La piraterie somalienne est certainement aujourd’hui la plus redoutée parce qu’elle pratique ses attaques au grand large, dans le golfe d’Aden et sur l’espace océanique au large de ses côtes. « Elle connaît une indéniable réussite, observe François Guiziou, géographe, grâce à l’innovation à la fois spatiale, technique et dans ses pratiques. » Mais l’étudier est d’autant plus difficile que le pays est en plein désordre et que la société somalienne est imperméable.

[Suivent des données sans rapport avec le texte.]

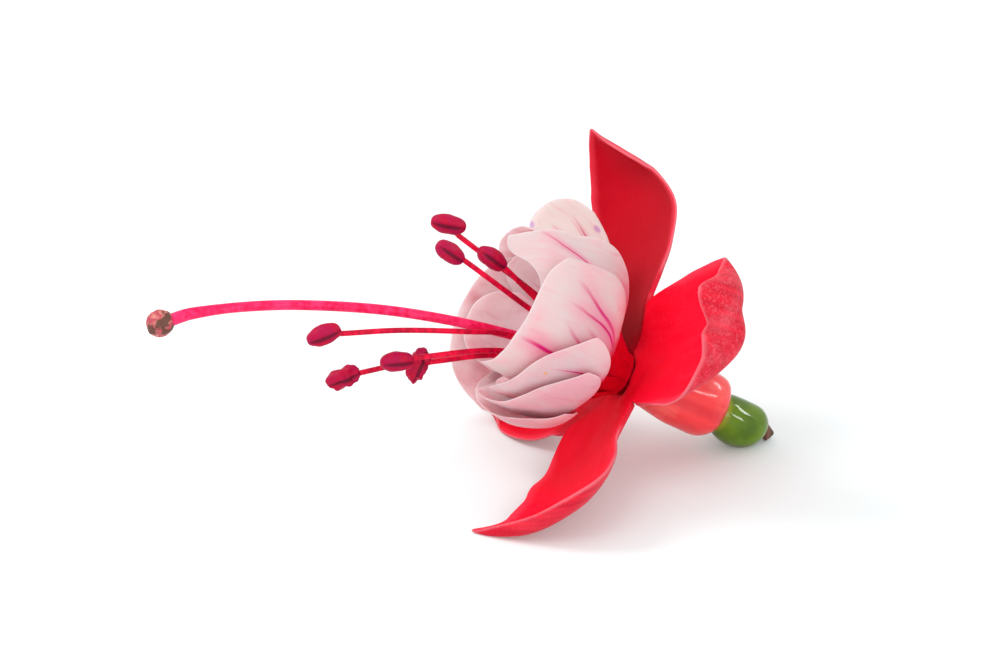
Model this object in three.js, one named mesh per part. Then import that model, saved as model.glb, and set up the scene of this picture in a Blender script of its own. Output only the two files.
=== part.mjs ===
// A double fuchsia flower, picked and lying on a flat surface: a green ovary, a hollow calyx tube
// with four spread red sepals, a swirled pale corolla of twelve petals, eight stamens and one
// long style. Millimetres, +Z up, z = 0 is the surface that the flower rests on.
//
// The parts are shaped in the flower's own frame, whose z runs along the flower's axis from the
// calyx mouth towards the stigma. Azimuths are degrees round that axis, measured from the side
// of the flower that lies uppermost towards +Y.
import * as THREE from 'three';

const axisRise = 30;
const mouthPlace = new THREE.Vector3(19.72, -0.05, 13);
const seatGap = 0.3;

const tubeLength = 14.9;
const tubeMouthRadius = 4.45;
const tubeWall = 0.65;
const ovaryLength = 7.6;
const ovaryRadius = 3.05;
const ovarySag = 0.5;
const stubLength = 1.5;

const sepalThickness = 1.0;
const petalThickness = 0.6;
const outerClawRadius = 3.1;
const innerClawRadius = 2.2;
const clawHalf = 0.5;
const filamentRadius = 0.34;
const filamentRing = 1.35;
const styleRadius = 0.6;
const stigmaRadius = 1.65;

const colours = {
  tube: 0xd8323f,
  ovary: 0x4c7a1e,
  stub: 0x6b4a26,
  sepal: 0xd6121f,
  petal: 0xf3dcdc,
  filament: 0xc40026,
  anther: 0xa3003c,
  style: 0xf03366,
  stigma: 0xb98a7c,
};

const toRadians = THREE.MathUtils.degToRad;
const smoothstep = THREE.MathUtils.smoothstep;

// the value at x of the smooth curve through hand-picked [x, value] points
function curveThrough(points, x) {
  let i = 0;
  while (i < points.length - 2 && x > points[i + 1][0]) i += 1;
  const [x0, y0] = points[i];
  const [x1, y1] = points[i + 1];
  const before = points[Math.max(i - 1, 0)];
  const after = points[Math.min(i + 2, points.length - 1)];
  const width = x1 - x0;
  const f = (x - x0) / width;
  const slope0 = ((y1 - before[1]) / (x1 - before[0])) * width;
  const slope1 = ((after[1] - y0) / (after[0] - x0)) * width;
  const f2 = f * f;
  const f3 = f2 * f;
  return (2 * f3 - 3 * f2 + 1) * y0 + (f3 - 2 * f2 + f) * slope0
    + (3 * f2 - 2 * f3) * y1 + (f3 - f2) * slope1;
}

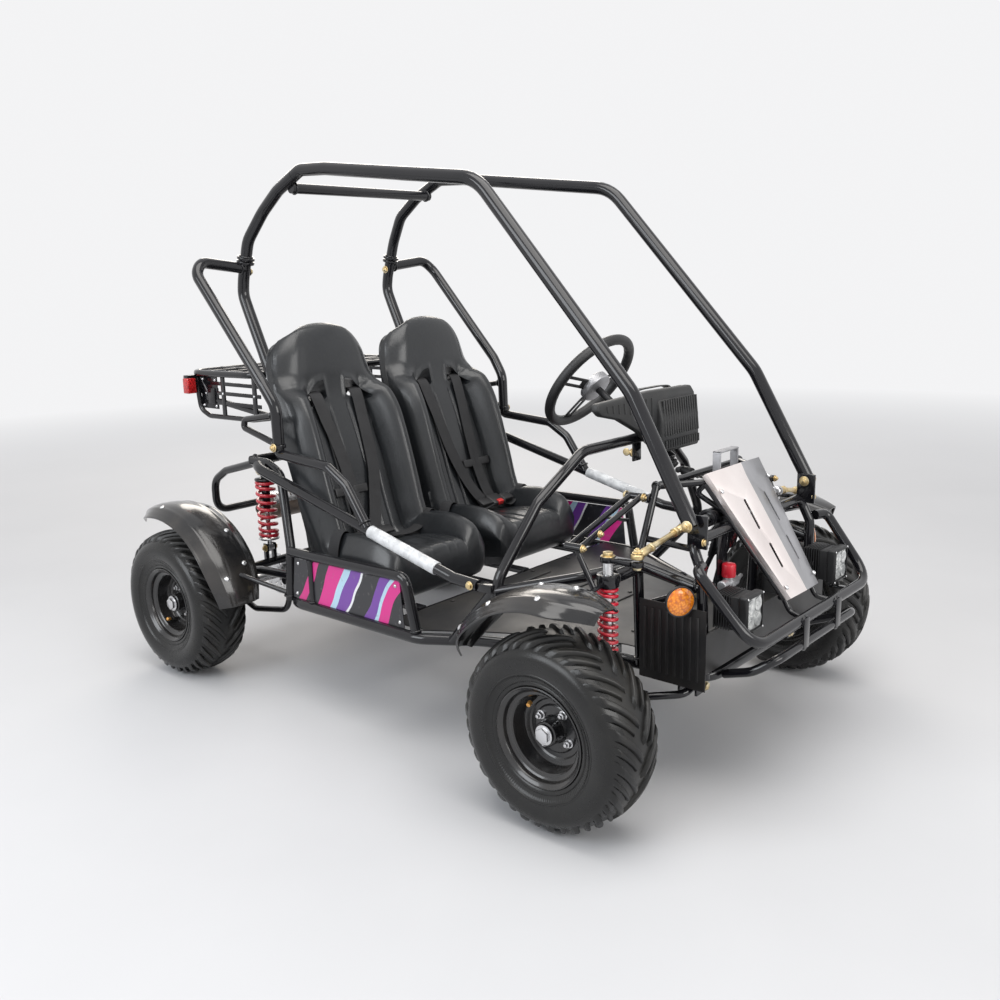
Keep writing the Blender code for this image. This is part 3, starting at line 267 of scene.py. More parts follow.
def take(*pieces):
    """Selects some objects and nothing else, the first of them as the active one."""
    clear_hands()
    for piece in pieces:
        piece.select_set(True)
    bpy.context.view_layer.objects.active = pieces[0]


def joined(parts):
    take(*parts)
    if len(parts) > 1:
        bpy.ops.object.join()
    return bpy.context.object


def reshaped(piece, kind, **settings):
    """Gives a piece one modifier and applies it."""
    take(piece)
    modifier = piece.modifiers.new(kind, kind)
    for name, value in settings.items():
        setattr(modifier, name, value)
    bpy.ops.object.modifier_apply(modifier=modifier.name)
    return piece


def bend_path(points, bend, closed):
    path = []
    count = len(points)
    for index, corner in enumerate(points):
        corner = Vector(corner)
        if not closed and index in (0, count - 1):
            path.append(corner)
            continue
        before = Vector(points[index - 1]) - corner
        after = Vector(points[(index + 1) % count]) - corner
        turn = pi - before.angle(after)
        if turn < radians(1.5):
            path.append(corner)
            continue
        reach = min(bend * tan(turn / 2), 0.47 * before.length, 0.47 * after.length)
        start = corner + before.normalized() * reach
        end = corner + after.normalized() * reach
        steps = max(3, int(turn / radians(8)))
        for step in range(steps + 1):
            part = step / steps
            path.append(start.lerp(corner, part).lerp(corner.lerp(end, part), part))
    return path


def bent_tube(points, radius, bend=0.05, closed=False, sides=6):
    """A tube bent on a former: straight runs, round bends and flat caps."""
    curve = bpy.data.curves.new("bent_tube", "CURVE")
    curve.dimensions = "3D"
    curve.bevel_depth = radius
    curve.bevel_resolution = sides
    curve.use_fill_caps = True
    spline = curve.splines.new("POLY")
    path = bend_path(points, bend, closed)
    spline.points.add(len(path) - 1)
    for knot, at in zip(spline.points, path):
        knot.co = (*at, 1.0)
    spline.use_cyclic_u = closed
    made = bpy.data.objects.new("bent_tube", curve)
    bpy.context.collection.objects.link(made)
    take(made)
    bpy.ops.object.convert(target="MESH")
    return bpy.context.object


def on_side(points, side):
    return [Vector((side * x, y, z)) for x, y, z in points]


def side_tube(side, points, radius, **shape):
    return bent_tube(on_side(points, side), radius, **shape)


def both_sides(points, radius, **shape):
    return [side_tube(side, points, radius, **shape) for side in (-1, 1)]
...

Cette piraterie est récente puisqu’elle remonte à la fin des années 1990, avec un boom en 2008-2009 qui s’est traduit par une densification des attaques dans le golfe d’Aden et l’augmentation de leur portée vers le large, à 750 km des côtes, puis 1 000 km, puis 1 200 km aujourd’hui et parfois jusqu’à l’océan Indien. « Quand le corridor de protection a été déplacé, souligne François Guiziou, les attaques ont suivi le même déplacement. »
La pratique de la piraterie est selon lui d’autant plus paradoxale que le pays n’a pas de tradition maritime et que les populations vivent majoritairement dans l’arrière-pays. Ce qui complique la recherche de solutions à terre, puisque le peuple somali n’est ni marin ni littoral. De plus, la société somalienne est tournée vers elle-même et la place de l’étranger est dérisoire. « Cela favorise une économie de l’enlèvement. »
En revanche, François Guiziou ne croit pas à une mafia somalienne, comme cela a parfois été évoqué, ni à un réseau d’information au service des pirates. « Aujourd’hui, toute l’information est présente sur Internet. » Les pirates maîtrisent ces techniques, tout comme les mécanismes de transfert d’argent vers l’étranger. « Il se passe la même chose avec les autres activités de la diaspora somalienne. Ce n’est pas spécifique à la piraterie. » François Guiziou rappelle que des Somaliens suspectés d’être des chefs pirates vivent en Grande-Bretagne, en Suède… L’arrestation de l’un d’eux s’est déroulée à Washington alors qu’il venait rendre visite à sa famille.